Chris Caskey, The Union Democrat

Law enforcement, public works and other Mother Lode agencies spent much of Wednesday cleaning up a mess left by an unexpectedly powerful snowstorm that caught many county residents unprepared.

The quick-moving storm dumped several inches of snow in the lower foothills, and even more at higher elevations. Snow was recorded as low Copperopolis and La Grange, although the National Weather Service forecast that snow would start at 2,400 feet - well above Sonora and Angels Camp.

The storm forced drivers to ditch their cars along roadsides, closed schools and gridlocked roads in Tuolumne and Calaveras counties Tuesday and Wednesday.

Many officials say the problems had as much to do with local residents being caught off-guard as with the weather itself.

"People were pushing their luck not having chains or snow tires and just trying to beat the storm," said Scott Anderson, of the Calaveras County Roads Department, whose department was still working to clear snow and stranded cars from throughways Wednesday afternoon.

The storm hit about 2:30 p.m. Tuesday, and by late in the evening snow had accumulated in the far western reaches of Tuolumne and Calaveras counties.

It dumped 9 inches up the hill in Twain Harte.

The area appears to have escaped major damage or long-term power outages, with many of the accidents and traffic issues being attributed to local drivers in the counties' lower elevations not being ready for the amount of snow.

Pileups and standstills were reported around both counties, and Anderson said the gridlock slowed down the snow plows' progress early on.

"A lot of the snowplow drivers we called in got hung up in that traffic," he said. "We're still waiting for some vehicles on Mountain Ranch Road to be towed out of the ditch. Tow truck drivers are at a premium right now."

More than 28 pieces of snow plow equipment were on the roads in Calaveras County during and after the storm, with crews running in three shifts on Tuesday and the county bringing in extra emergency crews.

Tuolumne County saw similar issues.

California Highway Patrol spokesman Nick Norton in Jamestown said Wednesday that the county patrol received about 150 calls between Tuesday and Wednesday afternoon. Most involved stranded vehicles, with minor injuries reported, if any at all.

He said there were stretches of time when as many as 40 vehicles were stuck, with major problems reported at locations like Highway 49 at Rawhide Road, Phoenix Lake Road and Jacksonville Road.

"We had some minor bumps and bruises and some scrapes, but nothing really major, which is fortunate," Norton said, later adding that people "basically weren't prepared for the conditions and slid off the roadway."

An overturned tanker truck spilled 1,000 gallons of fuel and closed Highway 120-108 at Yosemite Junction while cleanup efforts continued into the afternoon Wednesday.

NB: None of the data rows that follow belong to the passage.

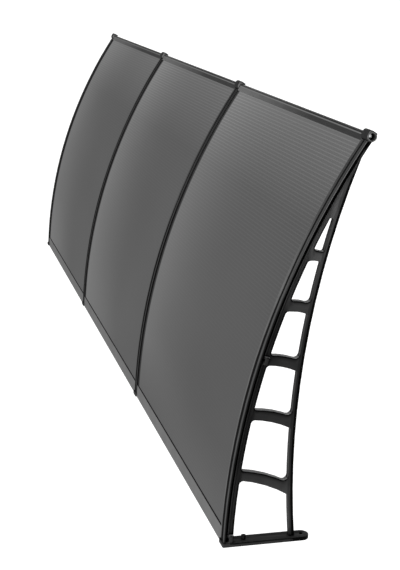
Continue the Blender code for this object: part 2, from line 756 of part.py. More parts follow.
def build_fasteners(material):
    stud, nut, screw = strip_stud_mesh(), strip_nut_mesh(), end_screw_mesh()
    for index in range(BAYS + 1):
        for out, where in zip(STUD_OUTS, ("wall", "mid")):
            place = roof_frame(roof_angle(out), SHEET_RADIUS, bracket_x(index))
            item = add_object(f"strip_stud_{where}_{index + 1}", stud, material, place)
            round_shading(item)
            add_object(f"strip_nut_{where}_{index + 1}", nut, material, place)
    y, z = roof_point(SCREW_ANGLE, SHEET_MID_RADIUS)
    seat = HALF_BRACKET - CUP_RECESS_DEPTH + FIT
    for index, side in ((0, -1), (BAYS, 1)):
        turn = Matrix.Rotation(side * math.pi / 2, 4, "Y")
        place = Matrix.Translation((bracket_x(index) + side * seat, y, z)) @ turn
        item = add_object(f"end_screw_{index + 1}", screw, material, place)
        round_shading(item)


clear_scene()
black_plastic = plain_material("black_plastic", (0.018, 0.018, 0.019), 0.42)
strip_plastic = plain_material("strip_plastic", (0.026, 0.026, 0.027), 0.38)
smoked_sheet = plain_material("smoked_sheet", (0.085, 0.086, 0.088), 0.22)
front_aluminium = plain_material("front_aluminium", (0.06, 0.06, 0.062), 0.36, 0.6)
wall_aluminium = plain_material("wall_aluminium", (0.11, 0.11, 0.112), 0.4, 0.6)
zinc = plain_material("zinc", (0.72, 0.72, 0.73), 0.28, 1.0)
build_brackets(black_plastic)
build_strips(strip_plastic)
build_bays(smoked_sheet, front_aluminium, wall_aluminium)
build_fasteners(zinc)
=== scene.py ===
import math

import bmesh
import bpy
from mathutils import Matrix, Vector


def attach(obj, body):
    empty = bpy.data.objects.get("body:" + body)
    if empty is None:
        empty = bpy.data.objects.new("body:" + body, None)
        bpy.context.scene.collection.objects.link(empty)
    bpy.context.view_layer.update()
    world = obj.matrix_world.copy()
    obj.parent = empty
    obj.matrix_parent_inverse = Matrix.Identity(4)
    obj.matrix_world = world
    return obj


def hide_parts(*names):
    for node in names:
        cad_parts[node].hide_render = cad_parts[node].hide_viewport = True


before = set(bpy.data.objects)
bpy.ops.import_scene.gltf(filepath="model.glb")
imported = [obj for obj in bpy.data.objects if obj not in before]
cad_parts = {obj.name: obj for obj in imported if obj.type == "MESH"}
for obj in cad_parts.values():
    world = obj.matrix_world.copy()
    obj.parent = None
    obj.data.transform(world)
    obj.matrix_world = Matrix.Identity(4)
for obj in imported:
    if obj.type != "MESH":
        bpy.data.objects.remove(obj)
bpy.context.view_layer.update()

# The CAD's own dimensions, in metres, that the finer pieces are set out from
BAYS = 3
BAY_PITCH = 0.998
FIT = 0.0003
SHEET_RADIUS = 1.787
ARC_BEHIND_WALL = 0.045
SHEET_THICKNESS = 0.0047
SHEET_MIDDLE_RADIUS = SHEET_RADIUS - SHEET_THICKNESS / 2
SHEET_START = 0.0106
SHEET_END_TO_SCREW = 0.007
SCREW_AXIS_OUT = 0.936
BRACKET_WIDTH = 0.036
RIB_WIDTH = 0.010
CUP_RADIUS = 0.013
WALL_RAIL_REACH = 0.037
FOOT_THICKNESS = 0.010
BEAM_TIP_HEIGHT = 0.0132
STRUT_RADIUS = 1.968
STRUT_LANDING_DOWN = 0.1665
STRUT_MEETS_TIP_OUT = 0.8895
ARC_CENTRE_Z = SHEET_THICKNESS / 2 - math.sqrt(SHEET_RADIUS**2 - ARC_BEHIND_WALL**2)
SCREW_ANGLE = math.asin((SCREW_AXIS_OUT + ARC_BEHIND_WALL) / SHEET_MIDDLE_RADIUS)

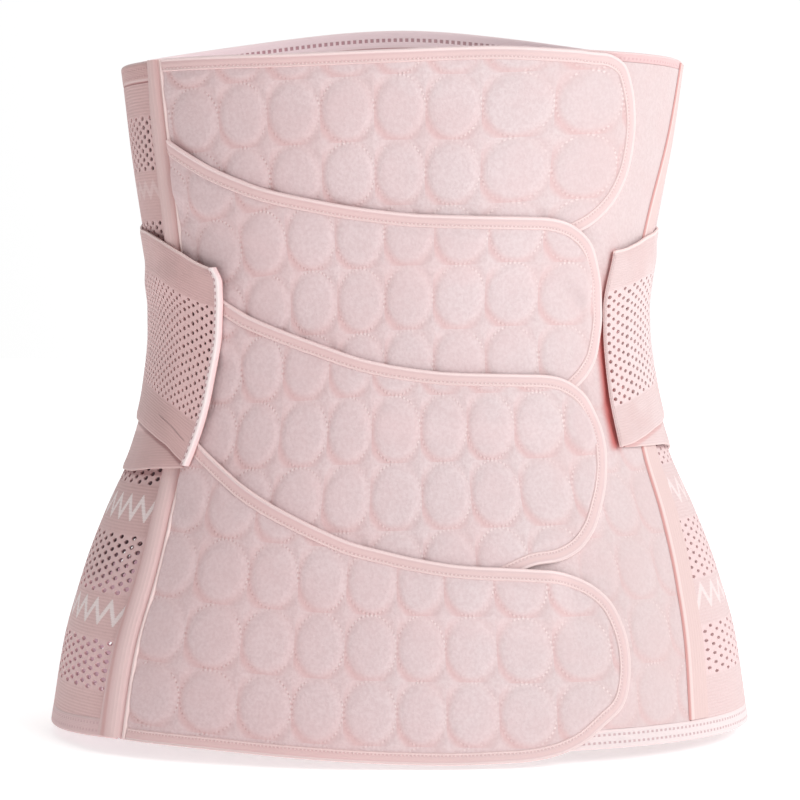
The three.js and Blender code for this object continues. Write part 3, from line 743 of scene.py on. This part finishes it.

The route remained closed as of 8 a.m. today with traffic detoured through Chinese Camp, and CHP officials estimated the road reopening this afternoon.

A school bus also drove off the road Wednesday afternoon in Coulterville, causing minor injuries to multiple teenage passengers and the driver.

The storm forced garbage collector Waste Management to delay its pickup schedule a day.

Numerous schools in both counties declared Wednesday a snow day.

According to PG&E, about 6,855 customers lost power in Tuolumne County sometime Tuesday or Wednesday. About 4,400 customers went dark in Calaveras County.

All Tuolumne County customers had power restored by noon Wednesday.

About 180 customers in Murphys and 60 customers in Sheep Ranch remained without power as of late Wednesday afternoon, said PG&E spokeswoman Nicole Liebelt, andrestoration was complete as of this morning, according to PG&E.

Water and sewer workers spent Wednesday cleaning up some affected sites.

Calaveras County Water District reported crews plowed and cleared some tanks and locations in the higher elevations and also helped plow some local roads.

And Tuolumne Utilities District crews cleared out some parts of the district's water-delivery ditch stopped up by snow and ice.

"The treatment plants weathered the storm," said TUD General Manager Pete Kampa, noting that water treatment sites all remained online. "Everything's in good shape."

Along with Highway 108, multiple Tuolumne County roads closed temporarily for cleanup.

And as of this morning, Old Priest Grade and Wards Ferry Road around the river canyon remained closed.

Duke York, who directs the county road department, said crews remained on the clock through Wednesday to clear the roads and clean up downed tree limbs.

He also said some of the issues stemmed from drivers who didn't expect the large amount of low-elevation snow. Crews were still dealing with abandoned cars as late as Wednesday afternoon, York said.

"Our guys are getting the job done," he said. "This is what happens in the winter in Tuolumne County.

Cleanup cost estimates were not available Wednesday.